Many “Pelagians” wished to part with their enormous wealth in the pursuit of renunciation, a factor basically foreign to the pedagogical and episcopal outlook. “Pelagians” asserted that the (Christian) rich were damned, in contrast to the clerical insistence that non-Christians are eternally blighted. Augustine, and other churchmen, counteracted excess wealth being given to the poor by a pious injunction to endow Catholic monasteries (Brown 1967:350). The clergy and establishment monks depended on wealthy landowners, who were thus screened from criticism.
The letters of Augustine to the Roman noblewoman Proba are disconcerting. The bishop did not exhort Proba to change her situation, but merely to dwell on pious themes like corruptibility. She was “the heiress of a vast agricultural empire, acquired by rapine and maintained with a selfishness that had aggravated the miseries and resentments of the Gothic disaster” (Brown 1967:351). The Bishop of Hippo missed out basic causality in his deceptive attitude to Roman life. Whereas the renunciate “Pelagians” began to perceive the realistic deficit of huge problems underlying social and political existence.
Visigoth sack of Rome in 410 CE. National Geographic drawing, 1962
Pelagius was supported at Rome by Christian aristocrats. When Alaric led the Visigoth invasion of the city in 410, the shock was devastating; this was the first time for almost eight centuries that Rome fell to an enemy (Sack of Rome). Now the wealthy Romans were the underdogs to torture; the plundering Visigoths subjected them to torment for the purpose of locating their wealth. The victorious Alaric soon departed from Rome, dying the same year. Pelagius  fled to North Africa and Jerusalem, “where he attempted to lead a more formal monastic existence” (St. Clair 2004:3).
In 418, the Emperor Honorius (rgd 384-423) ordered the banishment of Pelagius and Celestius from Rome (wrongly assuming they were still in that city), while condemning all those who denied the Fall (meaning original sin). In unison, the Council of Carthage issued a series of nine canons against “Pelagianism.” Pope Zosimos, under pressure from the conservative African bishops and Roman opponents, condemned and excommunicated the heretics. Augustine, the chief instigator, made further hostile gestures. “No fewer than ten of his fifteen anti-Pelagian works date from the period following the condemnation of Pelagius and Celestius in 418” (Rees 1988:99). As a consequence of this opposition, Pelagius was expelled from Palestine, seeking refuge in Egypt, an event leading to his oblivion.
Meanwhile, eighteen Italian bishops appealed against the condemnation, only to find themselves condemned, excommunicated, and banished from their homeland (Rees 1988:141).
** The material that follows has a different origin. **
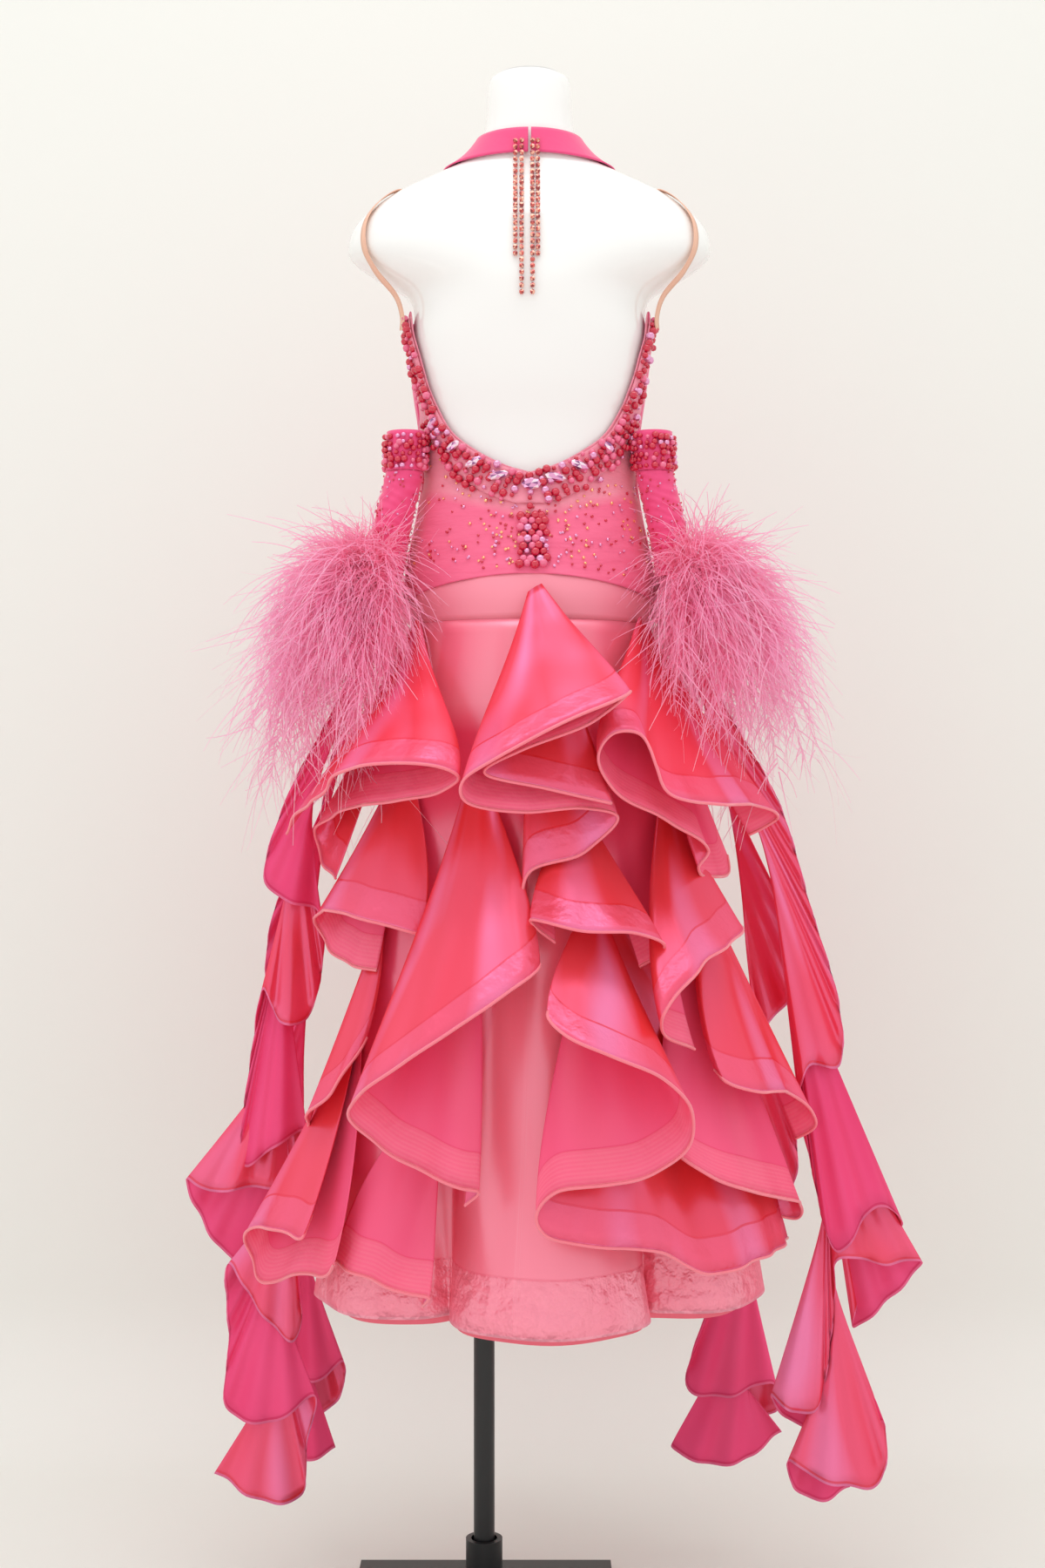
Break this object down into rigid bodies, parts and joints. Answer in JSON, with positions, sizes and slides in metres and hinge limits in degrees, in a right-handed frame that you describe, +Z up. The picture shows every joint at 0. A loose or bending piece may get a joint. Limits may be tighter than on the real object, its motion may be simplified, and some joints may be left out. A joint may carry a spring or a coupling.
{
  "type": "ballroom dance gown on a dress form stand",
  "caption": "Backless ballroom gown with beaded neckline, tiers of curling satin flounces, organza skirt and feathered armlets with long floats, on a limbless form and swivelling stand.",
  "frame": {"origin": "underside of the stand's plate, on the pole's axis", "axes": "+Z up; the gown's open back faces -Y and its front +Y; +X is to the right seen from behind"},
  "size_m": [0.837, 0.6405, 1.757],
  "materials": {
    "satin": "glossy satin with a rolled hem",
    "organza": "fine sheer organza over a plain layer",
    "mesh": "stretch mesh, gathered",
    "lycra": "smooth stretch cloth with a low sheen",
    "elastic": "narrow skin-toned elastic",
    "feather": "soft drooping feather strands",
    "pearl": "dark lustrous beads",
    "stone": "cut glass stones in a cup chain",
    "form": "smooth glossy white shell",
    "metal": "satin black paint"
  },
  "bodies": {
    "base": {"stand_plate": "metal", "stand_sleeve": "metal"},
    "figure": {"back_panel": "mesh", "bead_band": "pearl", "bead_cluster": "pearl", "bodice_front": "mesh", "collar": "mesh", "cuff_left": "pearl", "cuff_right": "pearl", "dress_form": "form", "feathers_left": "feather", "feathers_right": "feather", "float_left_inner": "satin", "float_left_outer": "satin", "float_right_inner": "satin", "float_right_outer": "satin", "flounce_back_centre": "satin", "flounce_centre_second": "satin", "flounce_front_centre": "satin", "flounce_front_centre_second": "satin", "flounce_front_left_high": "satin", "flounce_front_left_second": "satin", "flounce_front_left_third": "satin", "flounce_front_middle_second": "satin", "flounce_front_right_high": "satin", "flounce_front_right_low": "satin", "flounce_front_right_second": "satin", "flounce_left_high": "satin", "flounce_left_low": "satin", "flounce_left_second": "satin", "flounce_left_strip": "satin", "flounce_left_third": "satin", "flounce_middle_second": "satin", "flounce_right_high": "satin", "flounce_right_inside": "satin", "flounce_right_second": "satin", "flounce_right_side": "satin", "flounce_right_third": "satin", "hip_yoke": "lycra", "skirt_outer": "organza", "skirt_under": "organza", "sleeve_left": "mesh", "sleeve_right": "mesh", "stand_pole": "metal", "stone_chains": "stone", "strap_left": "elastic", "strap_right": "elastic"}
  },
  "joints": [
    {"name": "stand_swivel", "type": "hinge", "parent": "base", "child": "figure", "pos_m": [0, 0, 0.04], "axis": [0, 0, 1], "continuous": true}
  ]
}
The repressive clerical programme lasted in variants for over a thousand years.
Pelagius was condemned for a new heresy. The orthodox version of his supposed arrogance has been revealed as a fiction (Bonner 2018). Pelagius did not advocate anything new or original, instead defending a mainstream Christian view that differed from episcopal preferences. Pelagius was not the leader of a separatist group, but merely one of the many exponents of teachings favoured by the ascetic movement emerging amongst Christians. All his themes were already in wide circulation. “Pelagianism” was an invention of official Christianity (Bonner 2018).
The argument is strong that, because Augustine was not able to provide proof of any precedent for his innovative doctrines of predestination and original sin, he resorted to a caricature of his major critic (Bonner 2018). The teaching of Pelagius amounted to that of the widespread Christian ascetic movement, a trend appropriated and subverted by ecclesiastical schemes for supremacy. 
The works of Pelagius were extensively copied in later centuries, being attributed to other Christian writers. There was no effective difference between his works and those of other  writers associated with the ascetic movement (including Jerome). The objective was to live the life advocated by Jesus, not the substitute improvised by ambitious clerics. 
Bonner, Ali, The Myth of Pelagianism (Oxford University Press, 2018).
Brown, Peter, Augustine of Hippo: A Biography (London: Faber, 1967).
De Bruyn, Theodore, trans., Pelagius’ Commentary on St. Paul’s Epistle to the Romans (Oxford University Press, 1993).
Chadwick, Henry, The Early Church (Harmondsworth: Penguin, 1967; revised edn, 1993).
Evans, Robert F., Pelagius: Inquiries and Reappraisals (New York: Seabury Press, 1968).
——–Four Letters of Pelagius (New York: Seabury Press, 1968).
Ferguson, John, Pelagius: A Historical and Theological Study (Cambridge: W. Heffer and Sons, 1956).
Rees, B. R., Pelagius: A Reluctant Heretic (Woodbridge: Boydell Press, 1988).
——–Pelagius: Life and Letters (Boydell, 2004).
St. Clair, Craig,  A Heretic Reconsidered: Pelagius, Augustine, and “Original Sin” (School of Theology and Seminary Graduate Papers/Theses 4, 2004, online).
Kevin R. D. Shepherd 
ENTRY no. 47
Copyright © 2021 Kevin R. D. Shepherd. All Rights Reserved. Last modified October 2021.

Augustine of Hippo

By Augustine of Hippo, Greek Philosophy, Predestination
Augustine of Hippo, fresco by Botticelli 
Augustine of Hippo (354-430) was a contemporary of Hypatia and the Patriarch Cyril. Originally a Manichaean, his conversion to Christianity was for many centuries regarded by clerics as a triumph over the supposed evil of dualism. The followers of Mani reaped violent opposition and infamy.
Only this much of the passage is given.